Well - is the priority to ensure correctly recorded programs, or to
avoid playback glitches? A recording error will cause a playback error
anyway - again, that's why felt it might be best if recording was the
least nice process.

> But the point of this patch is to make this scaling automatic.
> If it in fact is just tuned for one person's system it doesn't
> make much sense to apply it. If it can scale the number and
> run speed of commercial flagging and transcoding processes for
> multiple people then it becomes a very nice contribution.

I would venture to guess that people running their backends on Linux
2.6 kernels are in the overwhelming majority amongst the user base.
I'd be happy to try to work this out to support BSD, OSX and even
Windows if someone could point me to examples of how to read system
stats out of these systems and volunteer to test patches. Does the
backend even run on Windows?

> > Networking can at least in theory be solved with the same principles
> > using QoS settings on per-connection basis.
>
> If you are volunteering to make MythTV configure QoS settings
> for the 5-6 OS MythTV runs on you are a better man than I. :)

I did say "in theory" :)

> I think there must be a solution which doesn't require mucking
> this much with all the different operating systems on which
> MythTV runs.

The only thing this really requires is a way to read "how busy is the
CPU", and information on whether that busyness includes I/O wait or
not. Like I wrote in my previous message, under these circumstances
the patch will *reduce* competition for resources. Unfortunately,
getting even that much info is entirely OS-specific. I was thinking of
digging into libgtop to see how it's done on most systems. Which would
be more preferable, linking against that or just using it as an
example for a re-implementation?

> > Although what's more
> > likely to be a problem is that "network reads", which in many cases
> > with Myth are in fact nfs/smb clients will cause disk access with the
> > priority level of the nfs/smb daemon (and see above regarding nice
> > levels..) -- to solve that either those daemons would have to be
> > reprioritised or myth processes would in fact need to work as file
> > servers (http on custom ports might do the trick, sort of like UPnP).
>
> Classic priority inversion? I think the only way around this
> without doing the scaling within MythTV would be to write a
> MythTV disk elevator algorithm for the various operating systems
> which gives transcoding and commercial flagging lower priority.
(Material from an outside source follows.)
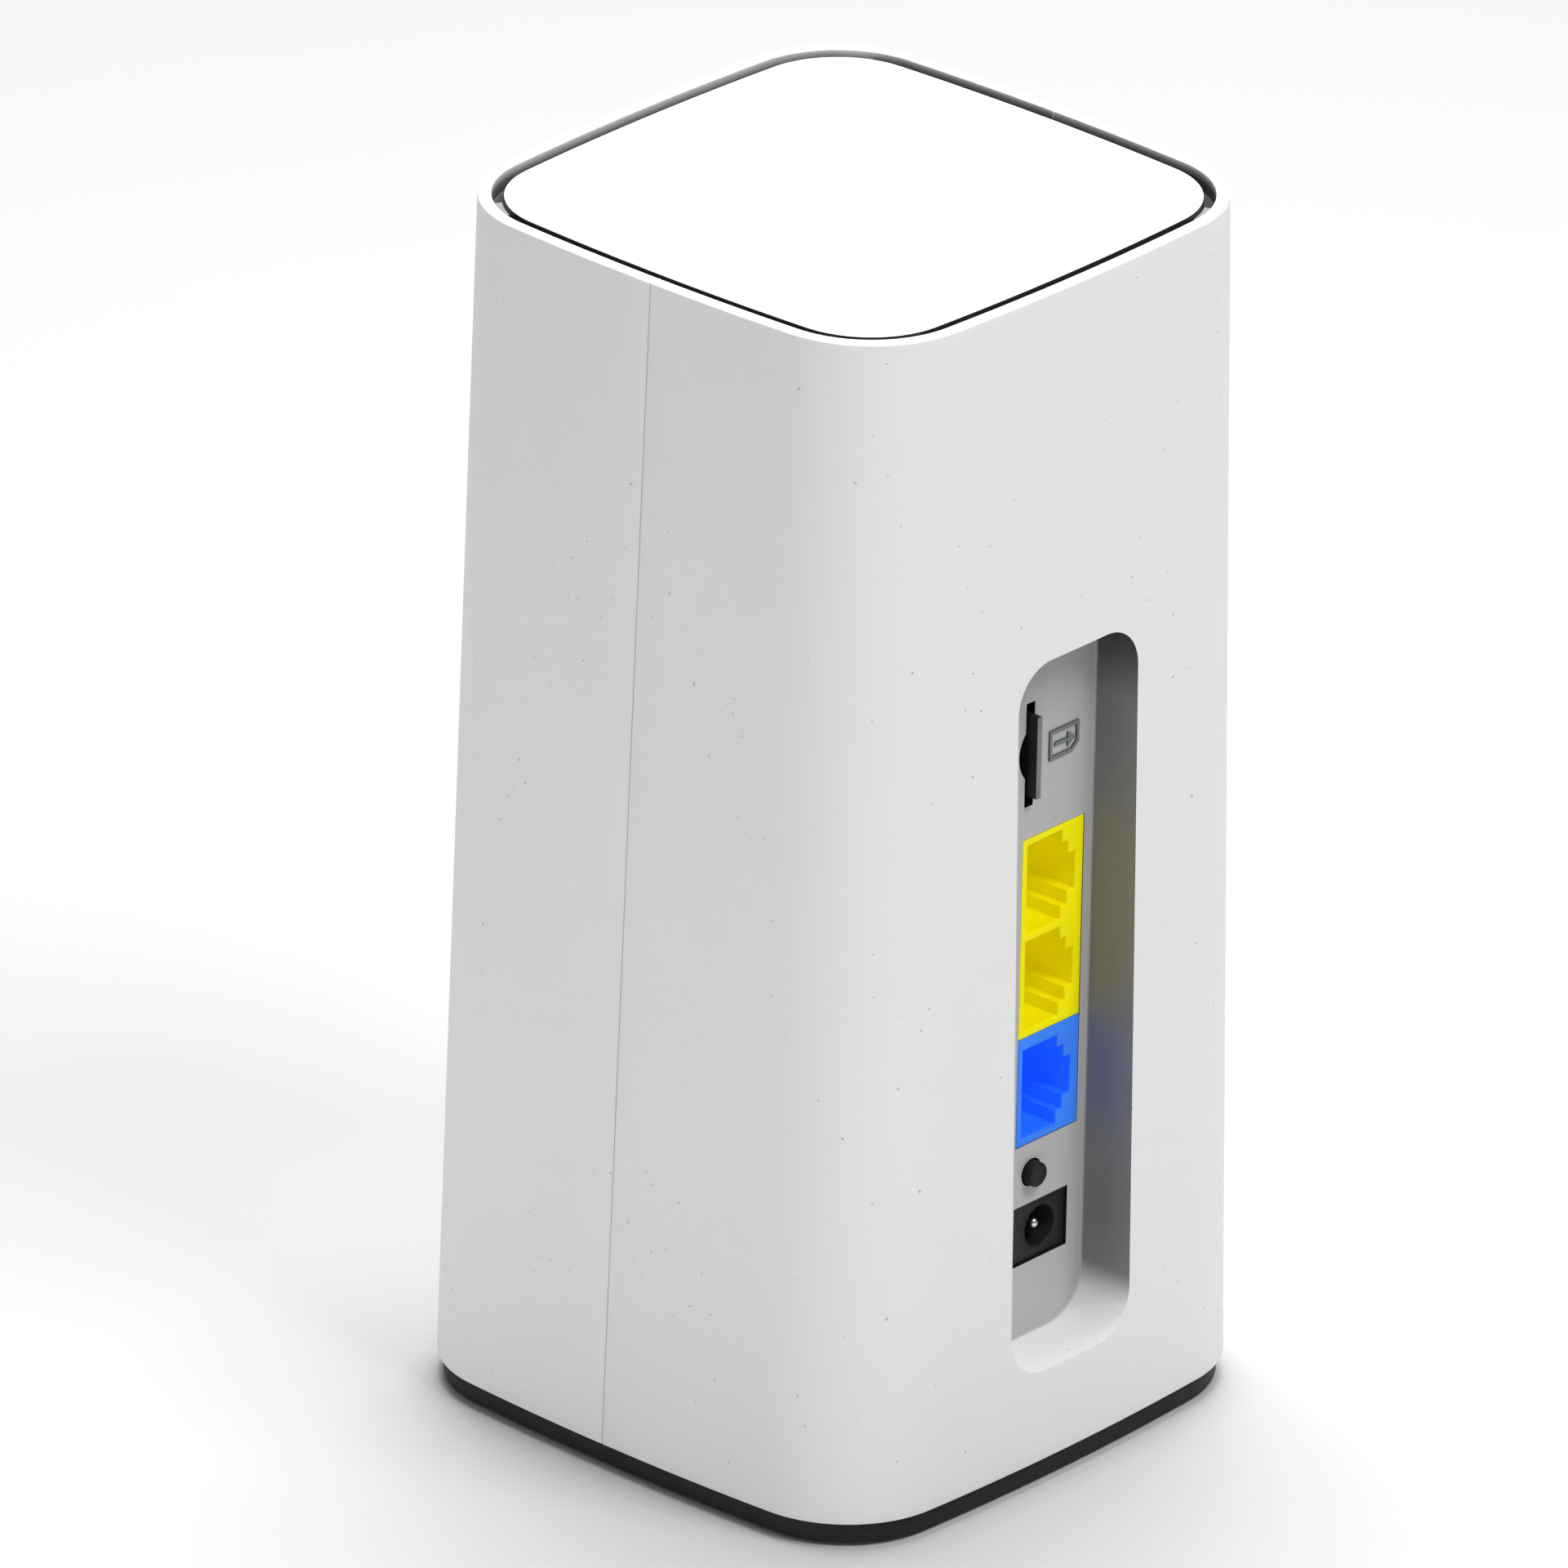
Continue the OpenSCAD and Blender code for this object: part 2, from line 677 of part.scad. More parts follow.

Yikes. Speaking of system-specific. Since myth can already serve the
files out to frontends without nfs, I'd guess it would be far easier
to extend that for processing jobs as well than to start playing in
the kernel I/O elevator land.

> > Or you could solve it the way Internet is usually solved -- brute
> > force and more capacity than is going to be needed for the job at hand
>
> But transcoding and commercial flagging are not real-time processes,
> we should be able to run them when recording/playback is not
> happening, or better yet use only the disk/cpu/network resources
> that are currently going unused.

That's exactly what I started out to do, until I heard people want to
use resources that are NOT going unused, except sometimes they don't,
and I must prove I'm not going to trash a recording on a system
already 99% committed. That's a couple of objectives too many for my
original rather simple patch :)

> I would think that monitoring the buffer fill on recording and
> playback processes would be a good enough metric to be control
> the throttling of transcode & commercial flagging processes.

Not a bad idea, that. How would one go about monitoring it? Although
the buffers are worth what - a few seconds of I/O? The jobqueue
scheduling decisions are made over minutes, so it's not really in a
position to react to (possibly very temporary) buffer fill scenario.